• Job: In the entries below, the lines from the one with "Continue the OpenSCAD" through the one with "front panel */" are to be copied exactly; both ends count.

• Records for this task:
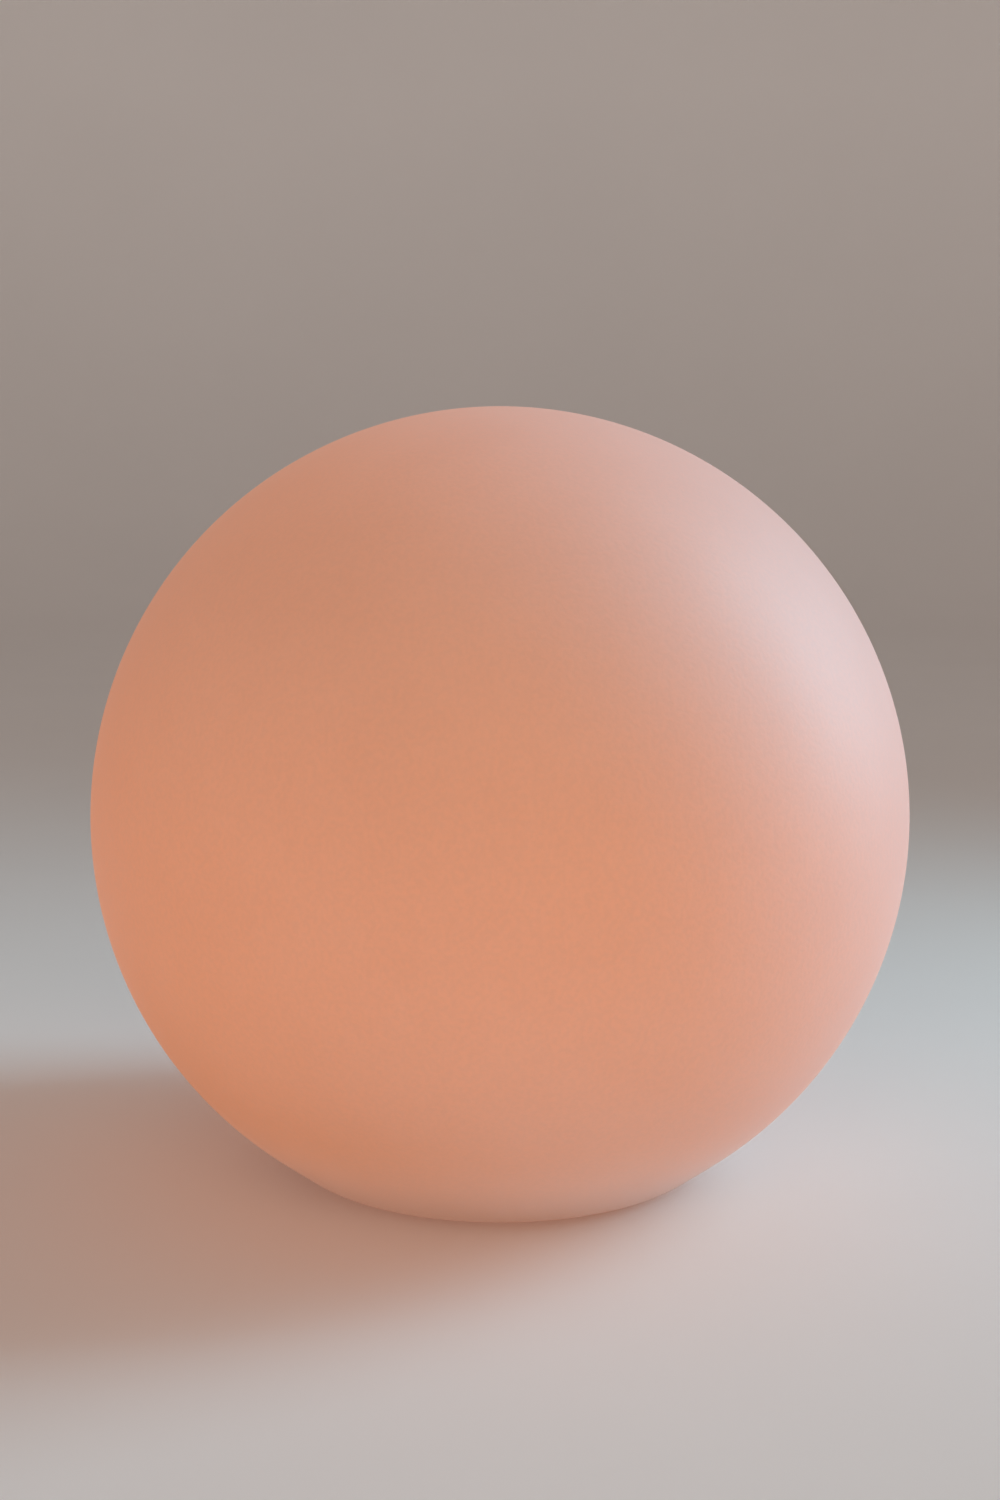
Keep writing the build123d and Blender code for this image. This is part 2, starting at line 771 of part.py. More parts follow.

--

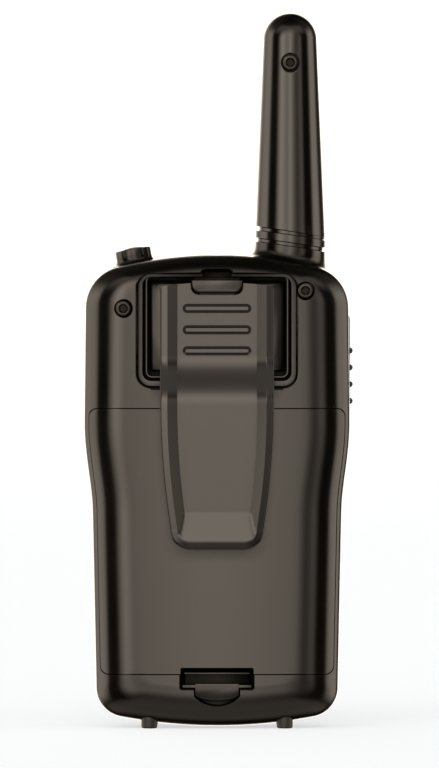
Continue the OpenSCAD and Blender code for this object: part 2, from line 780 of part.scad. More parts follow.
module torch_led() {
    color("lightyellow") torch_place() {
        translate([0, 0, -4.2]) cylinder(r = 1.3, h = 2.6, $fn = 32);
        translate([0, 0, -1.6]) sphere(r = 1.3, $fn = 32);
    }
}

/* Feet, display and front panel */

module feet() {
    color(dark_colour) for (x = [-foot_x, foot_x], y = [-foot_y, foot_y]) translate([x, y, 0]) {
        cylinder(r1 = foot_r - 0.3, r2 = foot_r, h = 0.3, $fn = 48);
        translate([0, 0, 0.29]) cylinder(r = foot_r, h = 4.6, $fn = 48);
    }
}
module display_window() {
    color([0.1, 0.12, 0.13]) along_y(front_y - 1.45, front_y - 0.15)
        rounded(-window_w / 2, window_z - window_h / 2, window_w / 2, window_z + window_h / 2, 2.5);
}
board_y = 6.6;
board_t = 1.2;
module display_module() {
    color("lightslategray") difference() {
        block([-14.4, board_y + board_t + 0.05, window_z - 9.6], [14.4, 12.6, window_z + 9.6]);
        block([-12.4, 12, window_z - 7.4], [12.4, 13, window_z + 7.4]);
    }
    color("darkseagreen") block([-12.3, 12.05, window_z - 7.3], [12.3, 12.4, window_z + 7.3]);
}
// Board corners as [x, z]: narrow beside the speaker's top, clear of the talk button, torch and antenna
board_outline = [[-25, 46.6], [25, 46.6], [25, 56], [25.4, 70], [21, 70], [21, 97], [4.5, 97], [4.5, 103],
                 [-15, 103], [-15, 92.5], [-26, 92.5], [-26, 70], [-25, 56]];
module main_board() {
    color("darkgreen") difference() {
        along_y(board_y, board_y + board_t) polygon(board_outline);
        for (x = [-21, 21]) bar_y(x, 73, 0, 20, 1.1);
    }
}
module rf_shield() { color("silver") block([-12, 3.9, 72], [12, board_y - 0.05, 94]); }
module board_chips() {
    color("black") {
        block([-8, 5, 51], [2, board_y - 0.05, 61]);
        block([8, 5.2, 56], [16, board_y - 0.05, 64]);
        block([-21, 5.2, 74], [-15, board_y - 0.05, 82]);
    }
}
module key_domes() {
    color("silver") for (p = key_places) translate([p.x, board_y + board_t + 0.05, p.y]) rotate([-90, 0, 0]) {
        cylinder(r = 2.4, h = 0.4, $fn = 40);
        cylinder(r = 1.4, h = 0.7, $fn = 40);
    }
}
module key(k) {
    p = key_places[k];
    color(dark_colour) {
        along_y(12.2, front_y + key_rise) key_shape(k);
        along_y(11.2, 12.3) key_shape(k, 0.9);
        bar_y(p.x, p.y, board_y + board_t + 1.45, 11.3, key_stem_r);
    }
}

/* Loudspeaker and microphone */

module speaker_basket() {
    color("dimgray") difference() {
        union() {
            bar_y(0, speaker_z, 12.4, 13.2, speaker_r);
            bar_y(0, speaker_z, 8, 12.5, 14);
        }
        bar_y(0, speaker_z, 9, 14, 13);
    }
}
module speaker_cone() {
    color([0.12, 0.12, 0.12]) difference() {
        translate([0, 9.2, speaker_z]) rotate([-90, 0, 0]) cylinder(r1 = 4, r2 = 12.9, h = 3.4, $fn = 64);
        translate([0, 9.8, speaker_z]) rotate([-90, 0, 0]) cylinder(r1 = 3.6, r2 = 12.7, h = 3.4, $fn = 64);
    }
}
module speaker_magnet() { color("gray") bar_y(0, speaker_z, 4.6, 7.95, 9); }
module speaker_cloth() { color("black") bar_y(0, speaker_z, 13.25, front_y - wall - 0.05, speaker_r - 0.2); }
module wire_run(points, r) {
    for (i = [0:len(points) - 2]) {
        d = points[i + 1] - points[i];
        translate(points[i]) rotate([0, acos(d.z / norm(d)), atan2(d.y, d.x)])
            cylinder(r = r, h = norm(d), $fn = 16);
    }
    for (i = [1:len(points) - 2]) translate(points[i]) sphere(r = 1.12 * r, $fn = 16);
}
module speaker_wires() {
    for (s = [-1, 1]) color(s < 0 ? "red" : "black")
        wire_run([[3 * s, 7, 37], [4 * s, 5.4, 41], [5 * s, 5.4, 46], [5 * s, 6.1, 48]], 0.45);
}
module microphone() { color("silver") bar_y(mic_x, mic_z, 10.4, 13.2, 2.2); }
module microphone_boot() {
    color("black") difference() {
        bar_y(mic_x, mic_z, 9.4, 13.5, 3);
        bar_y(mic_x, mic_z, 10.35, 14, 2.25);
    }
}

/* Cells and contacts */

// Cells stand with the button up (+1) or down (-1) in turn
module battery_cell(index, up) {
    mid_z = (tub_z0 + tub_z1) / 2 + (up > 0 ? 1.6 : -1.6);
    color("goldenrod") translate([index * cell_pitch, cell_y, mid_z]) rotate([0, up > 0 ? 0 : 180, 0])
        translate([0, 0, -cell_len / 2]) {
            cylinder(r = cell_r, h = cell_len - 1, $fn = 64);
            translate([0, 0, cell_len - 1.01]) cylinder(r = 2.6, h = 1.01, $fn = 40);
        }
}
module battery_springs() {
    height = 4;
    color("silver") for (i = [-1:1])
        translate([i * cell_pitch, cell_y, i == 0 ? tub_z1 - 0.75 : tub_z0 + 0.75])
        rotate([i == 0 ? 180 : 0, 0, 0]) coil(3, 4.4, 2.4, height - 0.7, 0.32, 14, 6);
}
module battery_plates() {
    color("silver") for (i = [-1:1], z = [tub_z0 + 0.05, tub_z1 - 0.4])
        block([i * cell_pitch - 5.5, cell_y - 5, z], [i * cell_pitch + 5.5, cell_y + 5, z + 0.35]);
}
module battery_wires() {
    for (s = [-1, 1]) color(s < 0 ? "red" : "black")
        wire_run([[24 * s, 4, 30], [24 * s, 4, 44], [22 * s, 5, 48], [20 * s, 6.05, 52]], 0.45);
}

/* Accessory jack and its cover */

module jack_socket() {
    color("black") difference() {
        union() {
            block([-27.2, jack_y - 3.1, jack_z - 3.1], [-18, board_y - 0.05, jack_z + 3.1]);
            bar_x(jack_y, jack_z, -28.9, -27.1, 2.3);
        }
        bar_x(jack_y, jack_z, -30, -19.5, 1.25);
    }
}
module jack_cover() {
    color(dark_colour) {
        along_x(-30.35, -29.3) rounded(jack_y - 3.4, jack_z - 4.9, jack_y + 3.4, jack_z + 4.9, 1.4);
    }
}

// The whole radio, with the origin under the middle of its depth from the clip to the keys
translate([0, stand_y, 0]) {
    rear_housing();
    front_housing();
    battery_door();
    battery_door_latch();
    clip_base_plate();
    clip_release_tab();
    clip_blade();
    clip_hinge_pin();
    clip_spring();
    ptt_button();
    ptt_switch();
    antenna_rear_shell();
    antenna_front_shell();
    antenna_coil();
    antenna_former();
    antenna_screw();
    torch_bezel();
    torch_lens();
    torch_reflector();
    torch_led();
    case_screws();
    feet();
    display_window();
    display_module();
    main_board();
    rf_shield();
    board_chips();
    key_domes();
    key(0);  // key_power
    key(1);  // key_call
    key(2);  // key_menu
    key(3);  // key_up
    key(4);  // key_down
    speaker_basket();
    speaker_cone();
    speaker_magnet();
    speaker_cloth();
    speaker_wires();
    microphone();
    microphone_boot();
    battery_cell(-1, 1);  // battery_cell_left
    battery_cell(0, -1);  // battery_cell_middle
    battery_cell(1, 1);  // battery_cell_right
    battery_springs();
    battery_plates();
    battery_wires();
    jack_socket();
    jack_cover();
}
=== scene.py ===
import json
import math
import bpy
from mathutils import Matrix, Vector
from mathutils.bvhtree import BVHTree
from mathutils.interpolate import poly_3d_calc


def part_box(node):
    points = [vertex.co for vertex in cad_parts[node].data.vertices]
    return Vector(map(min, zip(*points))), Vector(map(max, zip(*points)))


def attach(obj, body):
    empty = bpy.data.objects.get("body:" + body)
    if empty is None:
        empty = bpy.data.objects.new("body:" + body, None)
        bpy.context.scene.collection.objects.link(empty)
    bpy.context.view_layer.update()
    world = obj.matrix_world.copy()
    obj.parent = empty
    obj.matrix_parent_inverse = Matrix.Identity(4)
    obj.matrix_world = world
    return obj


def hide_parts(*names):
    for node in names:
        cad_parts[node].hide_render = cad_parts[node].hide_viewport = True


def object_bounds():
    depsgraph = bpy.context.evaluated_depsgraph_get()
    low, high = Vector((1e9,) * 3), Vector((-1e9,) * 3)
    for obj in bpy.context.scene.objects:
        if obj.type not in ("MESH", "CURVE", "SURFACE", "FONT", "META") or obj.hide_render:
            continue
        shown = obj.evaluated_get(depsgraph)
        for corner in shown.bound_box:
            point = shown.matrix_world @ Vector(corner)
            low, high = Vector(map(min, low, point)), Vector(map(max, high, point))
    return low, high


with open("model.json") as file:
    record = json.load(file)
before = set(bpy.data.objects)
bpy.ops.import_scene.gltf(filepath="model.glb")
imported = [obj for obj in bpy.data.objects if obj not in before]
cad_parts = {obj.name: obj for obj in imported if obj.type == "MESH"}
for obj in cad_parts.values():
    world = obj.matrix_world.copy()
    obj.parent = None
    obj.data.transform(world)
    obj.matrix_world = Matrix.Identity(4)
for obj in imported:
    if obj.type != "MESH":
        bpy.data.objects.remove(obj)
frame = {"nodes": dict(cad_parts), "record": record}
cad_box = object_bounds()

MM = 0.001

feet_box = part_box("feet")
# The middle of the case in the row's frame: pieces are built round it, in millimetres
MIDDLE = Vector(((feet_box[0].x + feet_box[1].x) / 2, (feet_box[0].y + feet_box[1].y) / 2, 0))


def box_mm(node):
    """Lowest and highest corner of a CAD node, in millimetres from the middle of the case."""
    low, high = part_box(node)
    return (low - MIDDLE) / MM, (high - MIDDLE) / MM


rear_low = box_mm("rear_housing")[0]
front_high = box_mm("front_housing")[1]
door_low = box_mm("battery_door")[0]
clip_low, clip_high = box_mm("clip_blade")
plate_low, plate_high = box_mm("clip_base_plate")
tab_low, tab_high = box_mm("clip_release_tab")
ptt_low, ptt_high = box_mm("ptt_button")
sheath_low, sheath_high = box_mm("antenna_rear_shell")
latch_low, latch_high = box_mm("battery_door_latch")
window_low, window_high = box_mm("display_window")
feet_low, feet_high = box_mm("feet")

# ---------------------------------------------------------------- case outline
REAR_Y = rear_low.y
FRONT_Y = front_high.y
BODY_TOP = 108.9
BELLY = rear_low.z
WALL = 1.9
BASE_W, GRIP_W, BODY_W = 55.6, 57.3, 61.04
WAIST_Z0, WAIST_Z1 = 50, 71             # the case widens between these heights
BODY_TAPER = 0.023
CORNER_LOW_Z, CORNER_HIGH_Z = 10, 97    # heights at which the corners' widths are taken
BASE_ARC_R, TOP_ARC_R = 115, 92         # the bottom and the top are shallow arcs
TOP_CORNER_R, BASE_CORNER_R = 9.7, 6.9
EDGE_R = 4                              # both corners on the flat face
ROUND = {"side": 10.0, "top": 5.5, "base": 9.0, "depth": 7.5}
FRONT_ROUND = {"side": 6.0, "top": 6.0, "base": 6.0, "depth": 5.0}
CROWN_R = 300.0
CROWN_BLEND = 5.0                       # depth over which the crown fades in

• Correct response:
Continue the OpenSCAD and Blender code for this object: part 2, from line 780 of part.scad. More parts follow.
module torch_led() {
    color("lightyellow") torch_place() {
        translate([0, 0, -4.2]) cylinder(r = 1.3, h = 2.6, $fn = 32);
        translate([0, 0, -1.6]) sphere(r = 1.3, $fn = 32);
    }
}

/* Feet, display and front panel */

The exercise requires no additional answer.